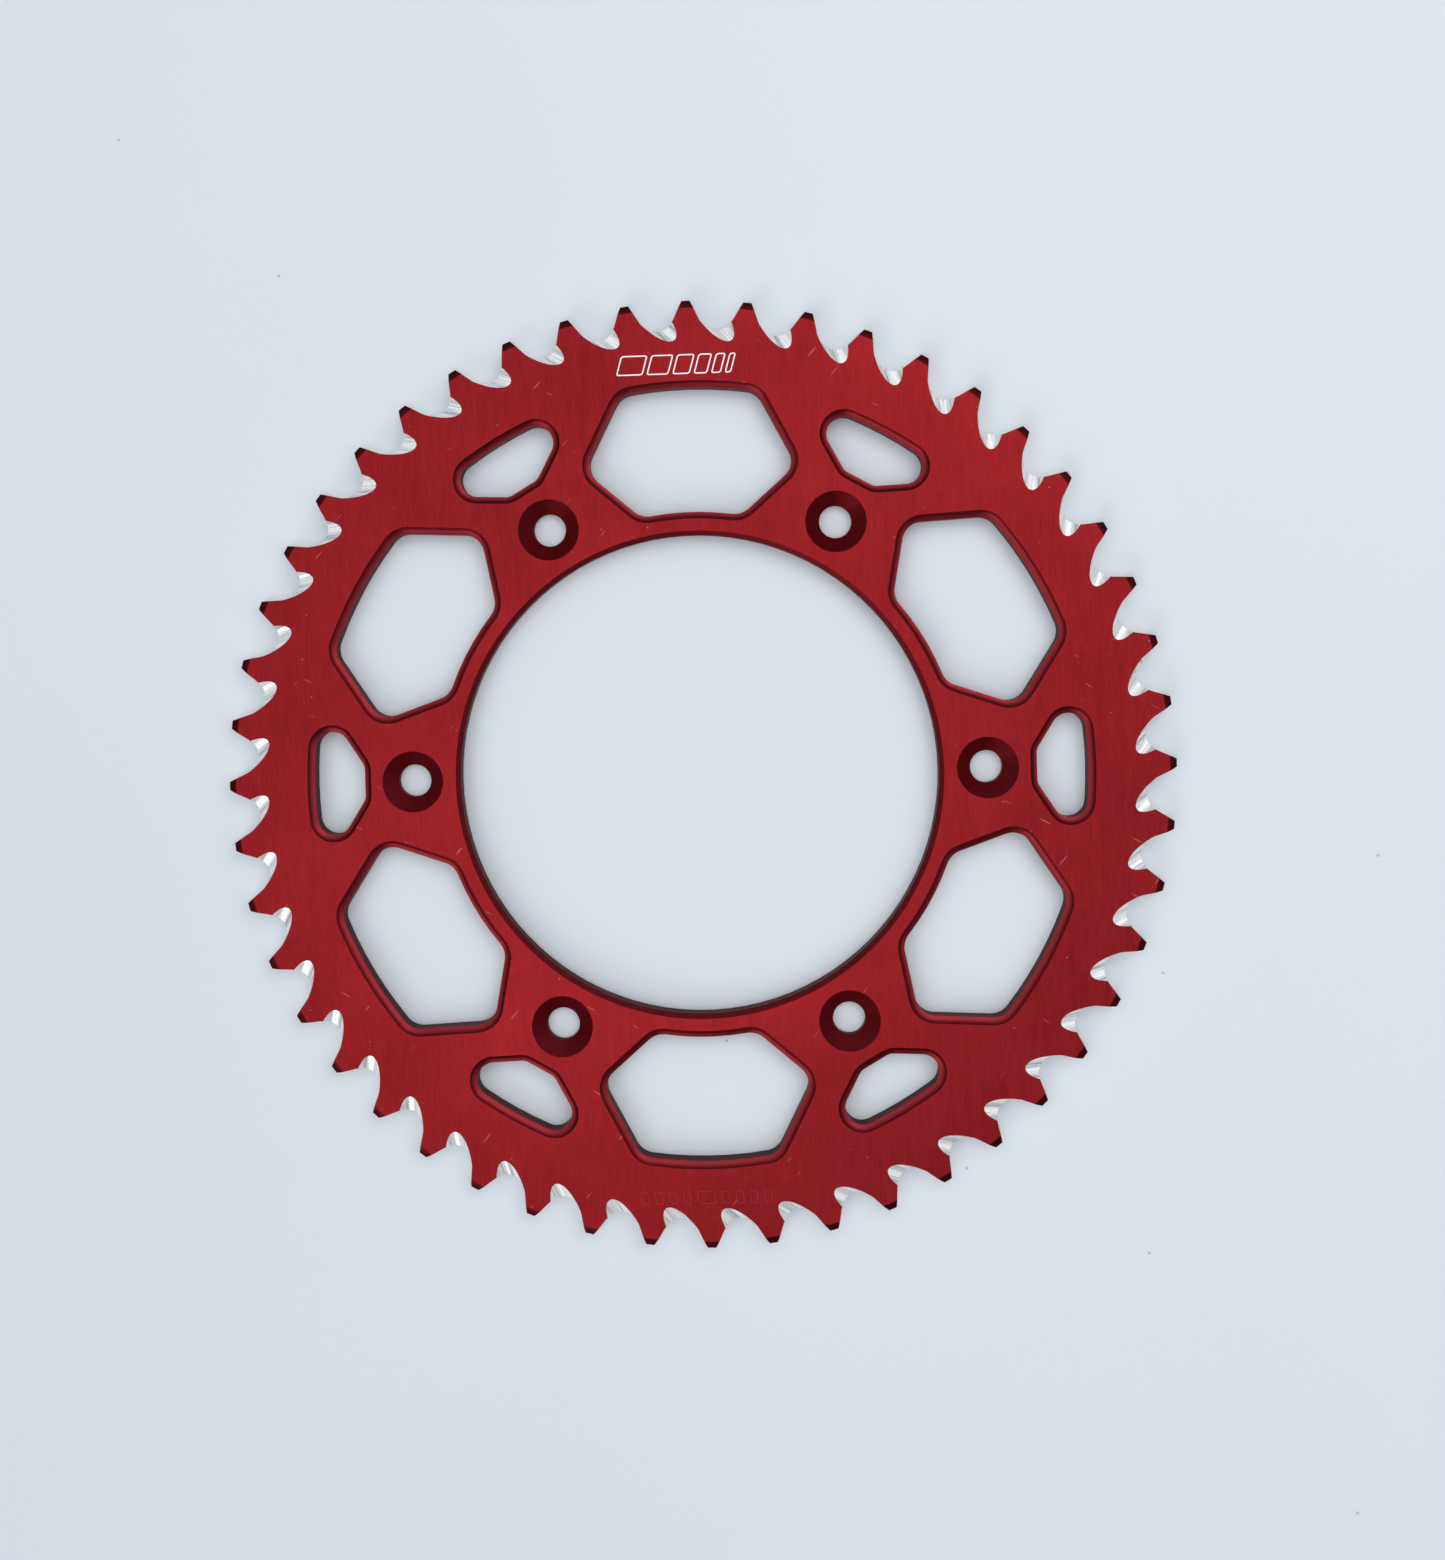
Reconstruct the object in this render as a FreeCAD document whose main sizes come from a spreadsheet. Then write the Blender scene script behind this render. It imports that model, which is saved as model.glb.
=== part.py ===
import FreeCAD, Part
import math
import os
import Sketcher
from FreeCAD import Placement, Rotation, Vector

# Rear sprocket of an off-road motorcycle, milled from one aluminium plate.
# Frame: origin at the centre of the bore on the back (hub) face, +Z through the plate to the
# outboard face. A bolt hole and a tooth lie on the +X axis.

doc = FreeCAD.newDocument("RearSprocket")

DIMENSIONS = {
    "plate_thickness": 6.0,
    # chain and teeth: a 520 chain has a 15.875 mm pitch and 10.16 mm rollers
    "chain_pitch": 15.875,
    "tooth_count": 48,
    "outside_diameter": 247.5,
    "roller_seat_radius": 5.14,
    "flank_angle": 28.5,
    "tip_bevel_width": 2.0,
    "tip_bevel_depth": 1.2,
    "tip_bevel_bulge": 0.12,
    # hub fit
    "bore_diameter": 125.0,
    "bore_front_chamfer": 1.2,
    "bore_back_chamfer": 0.5,
    "bolt_count": 6,
    "bolt_circle_diameter": 150.0,
    "bolt_hole_diameter": 8.5,
    "countersink_diameter": 16.0,
    "countersink_angle": 90.0,
    # windows: both kinds share the outer arc and the ledge
    "window_outer_radius": 102.85,
    "ledge_width": 1.8,
    "ledge_depth": 1.15,
    "ledge_hollow": 0.2,
    # large window between two bolts; offsets are from the sprocket's axis to the line of a side
    "large_inner_radius": 66.8,
    "large_corner_radius": 7.2,
    "large_side_angle": 27.2,
    "large_side_offset": 63.1,
    "large_shoulder_angle": 49.1,
    "large_shoulder_offset": 40.6,
    # small window outboard of a bolt
    "small_inner_offset": 86.0,
    "small_end_radius": 6.3,
    "small_corner_radius": 5.0,
    "small_side_angle": 57.7,
    "small_side_offset": 70.1,
    # mud relief: a round groove that sinks outwards into each tooth gap
    "relief_radius": 3.4,
    "relief_lean": 40.0,
    "relief_slope": 23.0,
    "relief_centre_radius": 120.16,
    "relief_centre_shift": -1.26,
    "relief_outer_run": 0.3,
    "relief_length": 12.0,
}

sheet = doc.addObject("Spreadsheet::Sheet", "Dimensions")
for row, (alias, value) in enumerate(DIMENSIONS.items(), start=1):
    sheet.set(f"A{row}", alias.replace("_", " "))
    sheet.set(f"B{row}", str(value))
    sheet.setAlias(f"B{row}", alias)
doc.recompute()


def dim(alias):
    return float(sheet.get(alias))


def cell(alias):
    return f"Dimensions.{alias}"


PITCH_RADIUS_CELLS = "Dimensions.chain_pitch / 2 / sin(180 deg / Dimensions.tooth_count)"
pitch_radius = dim("chain_pitch") / 2 / math.sin(math.pi / dim("tooth_count"))

# Depth by which a cutting section runs on into open air, so that no skin is left behind.
CLEARANCE = 0.6
# Volume in cubic millimetres that any real cut takes away.
LEAST_CUT = 1.0


# ---------------------------------------------------------------- sketch helpers

def origin_plane(body, role):
    return next(f for f in body.Origin.OriginFeatures if f.Role == role)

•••

GOAL OF THE EXERCISE.
All of the data must be returned exactly.

FULL RESPONSE.
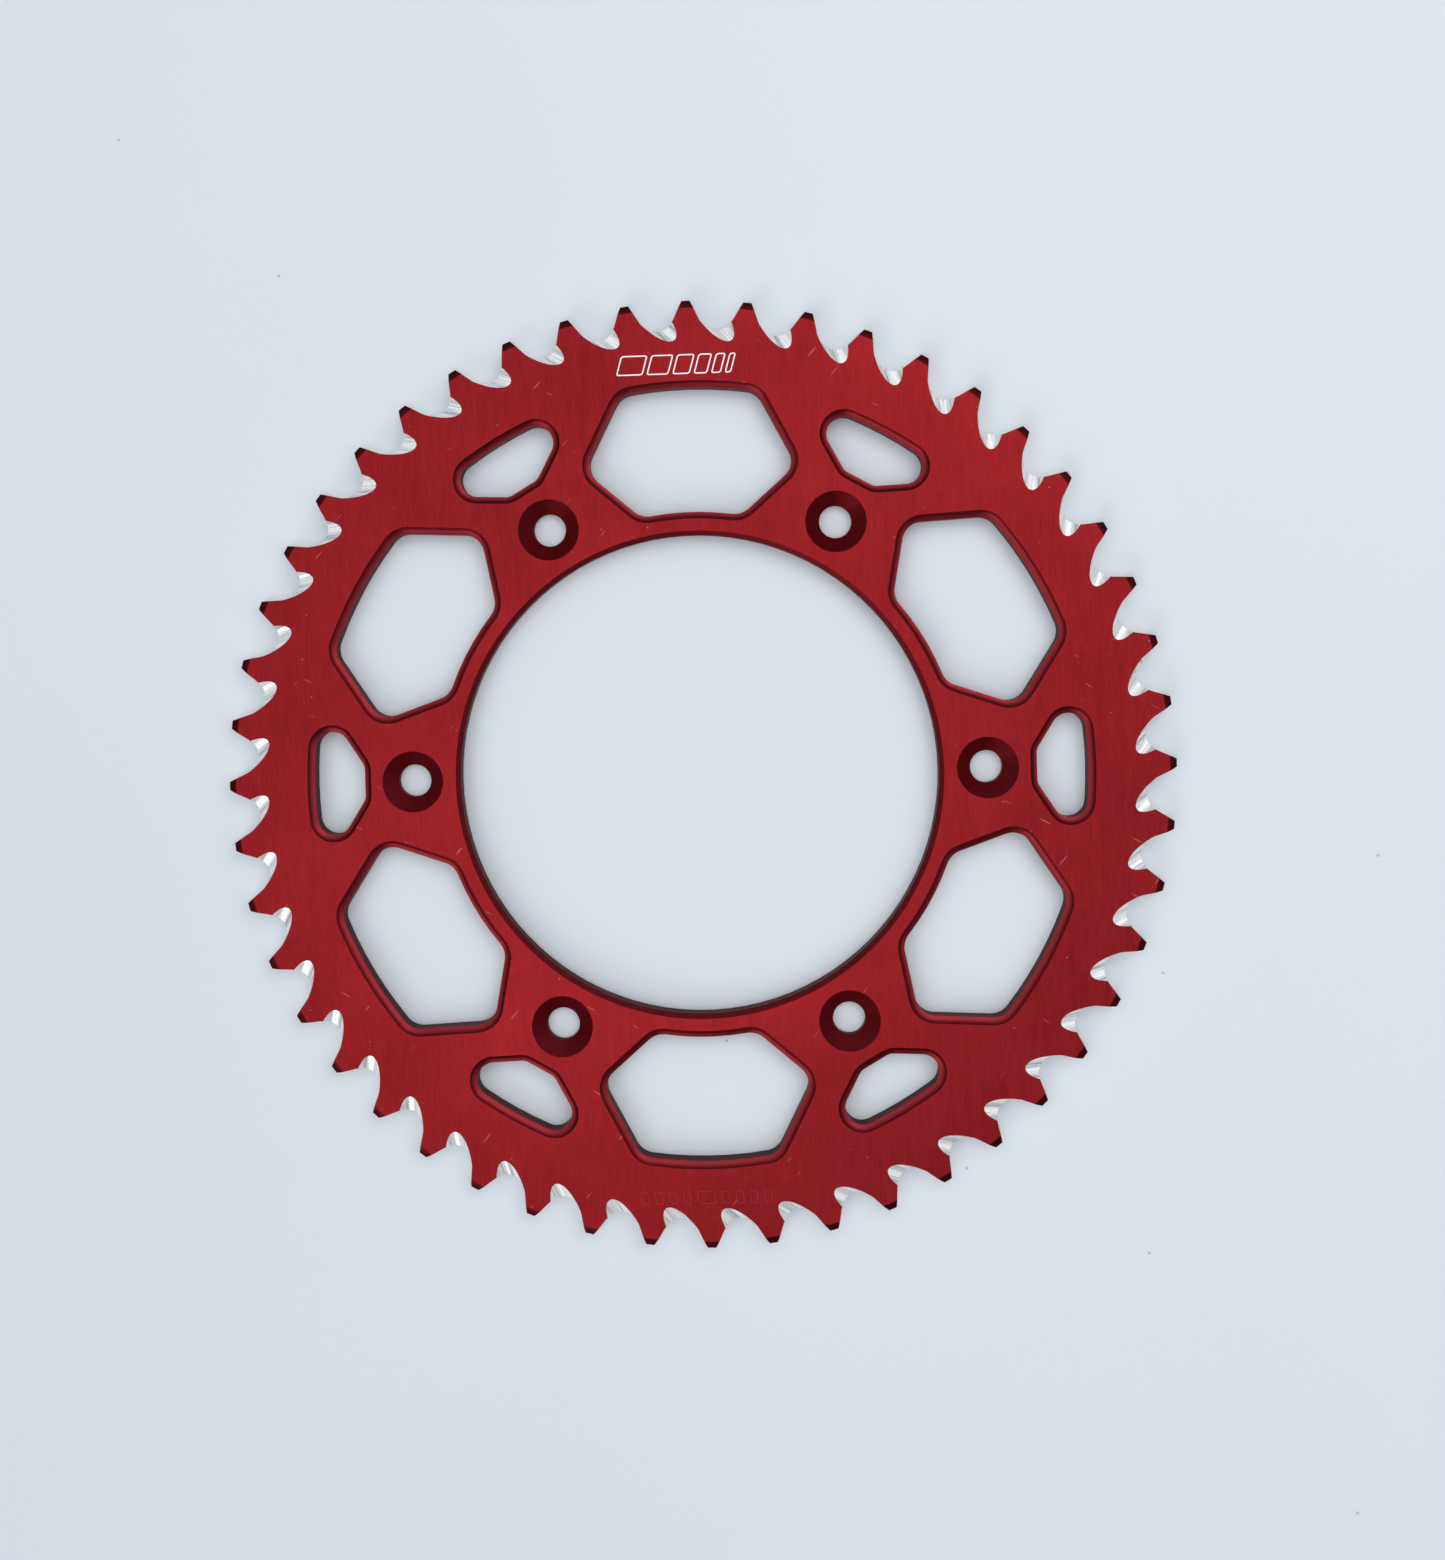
Reconstruct the object in this render as a FreeCAD document whose main sizes come from a spreadsheet. Then write the Blender scene script behind this render. It imports that model, which is saved as model.glb.
=== part.py ===
import FreeCAD, Part
import math
import os
import Sketcher
from FreeCAD import Placement, Rotation, Vector

# Rear sprocket of an off-road motorcycle, milled from one aluminium plate.
# Frame: origin at the centre of the bore on the back (hub) face, +Z through the plate to the
# outboard face. A bolt hole and a tooth lie on the +X axis.

doc = FreeCAD.newDocument("RearSprocket")

DIMENSIONS = {
    "plate_thickness": 6.0,
    # chain and teeth: a 520 chain has a 15.875 mm pitch and 10.16 mm rollers
    "chain_pitch": 15.875,
    "tooth_count": 48,
    "outside_diameter": 247.5,
    "roller_seat_radius": 5.14,
    "flank_angle": 28.5,
    "tip_bevel_width": 2.0,
    "tip_bevel_depth": 1.2,
    "tip_bevel_bulge": 0.12,
    # hub fit
    "bore_diameter": 125.0,
    "bore_front_chamfer": 1.2,
    "bore_back_chamfer": 0.5,
    "bolt_count": 6,
    "bolt_circle_diameter": 150.0,
    "bolt_hole_diameter": 8.5,
    "countersink_diameter": 16.0,
    "countersink_angle": 90.0,
    # windows: both kinds share the outer arc and the ledge
    "window_outer_radius": 102.85,
    "ledge_width": 1.8,
    "ledge_depth": 1.15,
    "ledge_hollow": 0.2,
    # large window between two bolts; offsets are from the sprocket's axis to the line of a side
    "large_inner_radius": 66.8,
    "large_corner_radius": 7.2,
    "large_side_angle": 27.2,
    "large_side_offset": 63.1,
    "large_shoulder_angle": 49.1,
    "large_shoulder_offset": 40.6,
    # small window outboard of a bolt
    "small_inner_offset": 86.0,
    "small_end_radius": 6.3,
    "small_corner_radius": 5.0,
    "small_side_angle": 57.7,
    "small_side_offset": 70.1,
    # mud relief: a round groove that sinks outwards into each tooth gap
    "relief_radius": 3.4,
    "relief_lean": 40.0,
    "relief_slope": 23.0,
    "relief_centre_radius": 120.16,
    "relief_centre_shift": -1.26,
    "relief_outer_run": 0.3,
    "relief_length": 12.0,
}

sheet = doc.addObject("Spreadsheet::Sheet", "Dimensions")
for row, (alias, value) in enumerate(DIMENSIONS.items(), start=1):
    sheet.set(f"A{row}", alias.replace("_", " "))
    sheet.set(f"B{row}", str(value))
    sheet.setAlias(f"B{row}", alias)
doc.recompute()


def dim(alias):
    return float(sheet.get(alias))


def cell(alias):
    return f"Dimensions.{alias}"


PITCH_RADIUS_CELLS = "Dimensions.chain_pitch / 2 / sin(180 deg / Dimensions.tooth_count)"
pitch_radius = dim("chain_pitch") / 2 / math.sin(math.pi / dim("tooth_count"))

# Depth by which a cutting section runs on into open air, so that no skin is left behind.
CLEARANCE = 0.6
# Volume in cubic millimetres that any real cut takes away.
LEAST_CUT = 1.0


# ---------------------------------------------------------------- sketch helpers

def origin_plane(body, role):
    return next(f for f in body.Origin.OriginFeatures if f.Role == role)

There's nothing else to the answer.